I understand WLB is heavily firm-dependent, but ceteris paribus - mostly looking to see if there are any concrete ways debt will usually/always be different. 

 

It varies by shop?

So far I have been told ~50ish hours average per week– hours can be higher depending on deal flow– or "we can't put a number on it, but it various depending on deal flow." My guess is that the second place has worse WLB, but why not be up front about it? Most people on either side are NOT under the assumption that any of these roles are pure 40hrs per week positions...

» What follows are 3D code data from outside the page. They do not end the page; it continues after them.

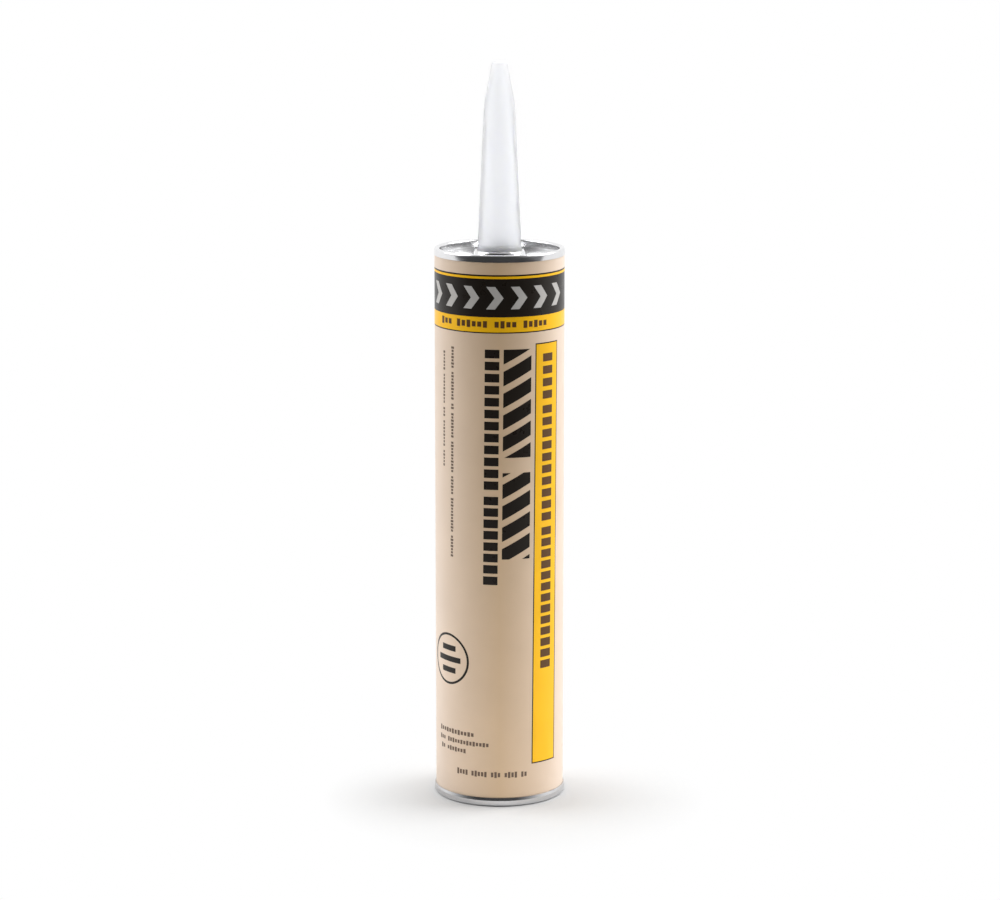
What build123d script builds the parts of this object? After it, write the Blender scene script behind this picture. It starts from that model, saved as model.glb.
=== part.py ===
from build123d import *
import os
from math import asin, cos, degrees, floor, radians, sin, tan

# A construction adhesive cartridge: a paperboard tube in a printed paper label, with a seamed metal end
# and a moulded nozzle in front, and a plunger that slides up the bore from behind the adhesive.
# Millimetres, +Z along the cartridge towards the nozzle's tip. The origin is the middle of the rear
# ring's foot, where the cartridge stands. The print faces -Y, and an azimuth turns from -Y towards +X.

# Tube and label
body_length = 215.9
label_radius = 25.0
label_paper = 0.15
lap_width = 6.0
tube_wall = 1.55

# Tinplate, for the front end and the rear ring
sheet = 0.28
seam_clearance = 0.02
curl_chamfer = 0.4

# Front end
skirt_height = 2.7
panel_depth = 2.8
countersink_depth = 0.4
countersink_width = 1.6
boss_height = 1.7
boss_land = 1.0
boss_draft = 0.8

# Nozzle
nozzle_height = 71.7
nozzle_base_radius = 8.4
nozzle_shoulder_radius = 5.83
nozzle_nose_length = 15.7
nozzle_tip_radius = 2.8
nozzle_tip_chamfer = 0.4
nozzle_wall = 1.2
nozzle_cap = 2.5
nozzle_clearance = 0.05
collar_height = 2.4
collar_step = 0.2
collar_seat = 0.5
flange_radius = 13.0
flange_thickness = 1.5

# Foil seal and adhesive
foil_thickness = 0.08
foil_margin = 1.0
adhesive_clearance = 0.1
pocket_clearance = 0.2

# Plunger
plunger_recess = 25.32
plunger_length = 13.0
plunger_clearance = 0.08
plunger_web = 1.6
plunger_skirt = 1.4
lip_height = 1.6
lip_reach = 0.6
lip_taper = 1.2
rib_height = 4.0
rib_thickness = 1.2
rib_count = 8
hub_radius = 7.0
stop_clearance = 0.3

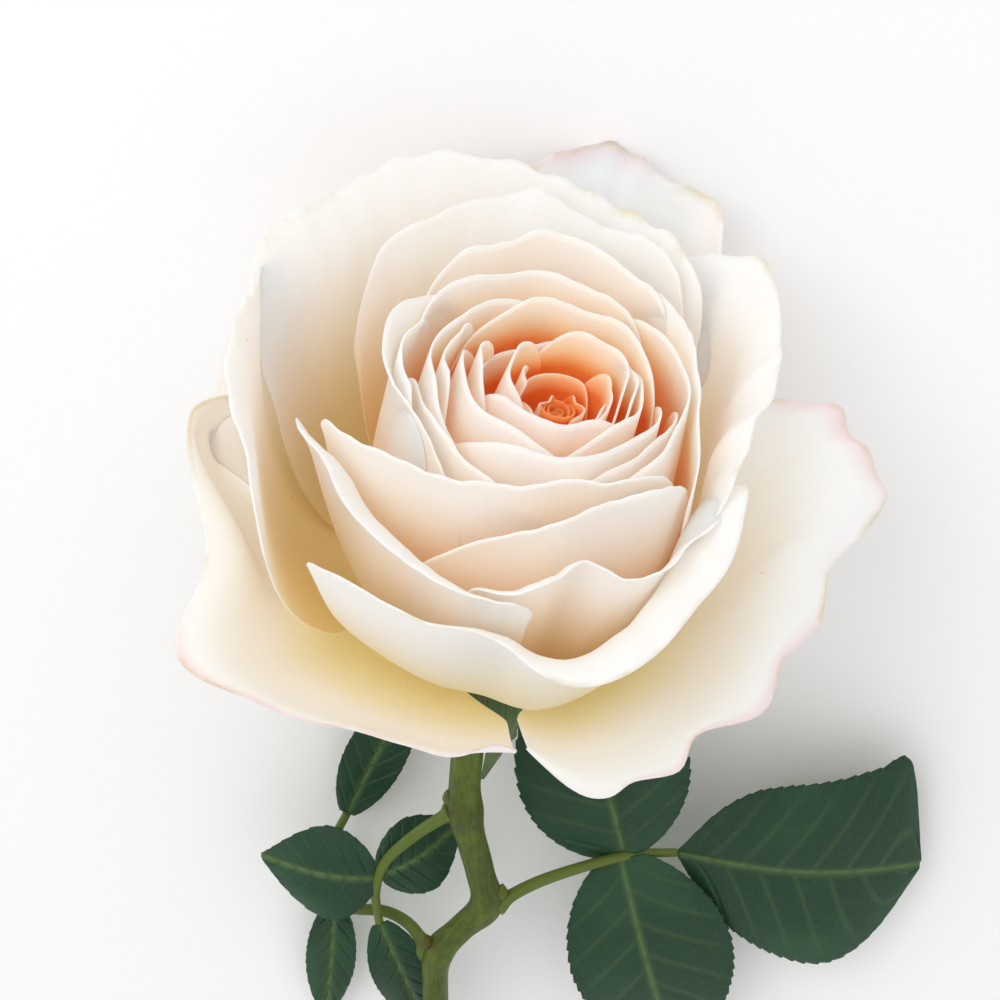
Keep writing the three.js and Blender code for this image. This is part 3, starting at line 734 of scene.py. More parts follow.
def new_material(name):
    """A material with its node shorthand, its shader and its place and surface sockets."""
    material = bpy.data.materials.new(name)
    material.use_nodes = True
    n = Nodes(material.node_tree)
    shader = material.node_tree.nodes["Principled BSDF"]
    place = n.add("ShaderNodeTexCoord").outputs["Object"]
    surface = n.add("ShaderNodeUVMap", uv_map="Surface").outputs[0]
    return material, n, shader, place, surface


def bump(n, shader, height, strength, distance):
    """Feeds a height to the shader's normal."""
    node = n.add("ShaderNodeBump")
    n.put(node.inputs["Strength"], strength)
    n.put(node.inputs["Distance"], distance)
    n.put(node.inputs["Height"], height)
    n.put(shader.inputs["Normal"], node.outputs[0])


# ---- materials ---------------------------------------------------------------------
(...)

Curious to hear more from actual debt practitioners.

 

my experience with the two (caveat debt origination type exp was a long time ago) is kinda like how you describe. Debt is much higher volume, faster, etc. Equity takes longer, but more "pressure" on each transaction but you do fewer closings, but maybe just as many "bids/attempts". I don't think debt world is more predictable (or better WLB for sure), pressure to close is constant and those fucking closings will keep everyone in the office 24/7. So more closings, more fire drills I'd say. 

 

ppl switch constantly, even when senior. Probably easiest at debt fund to equity vs. lifeco / some other debt teams but nonetheless. You get much higher flow in debt (also likely more broad geographies and/or asset types vs. a potentially more niche equity shop) and also can get carry (pending the shop). Would def jump to origination/uw at a debt fund... better role imo and also could further move to investments/acq in equity thereafter (or stay). Pay higher also. 

 

Is the distinction between RE lending at a bank versus a debt fund materially different? I noticed some people here on WSO don't view CRE lending as "Real Estate," but rather as Commercial Banking? I actually have an offer from a CIB group at a large bank to underwrite construction loans– I would get to see new deals versus re-underwriting deals already under management. The role would be interesting, but now I am concerned if its "Commercial Banking" I wouldn't be able to move back into a REPE role (like my current one). 

 I think I am overthinking this? Thoughts appreciated.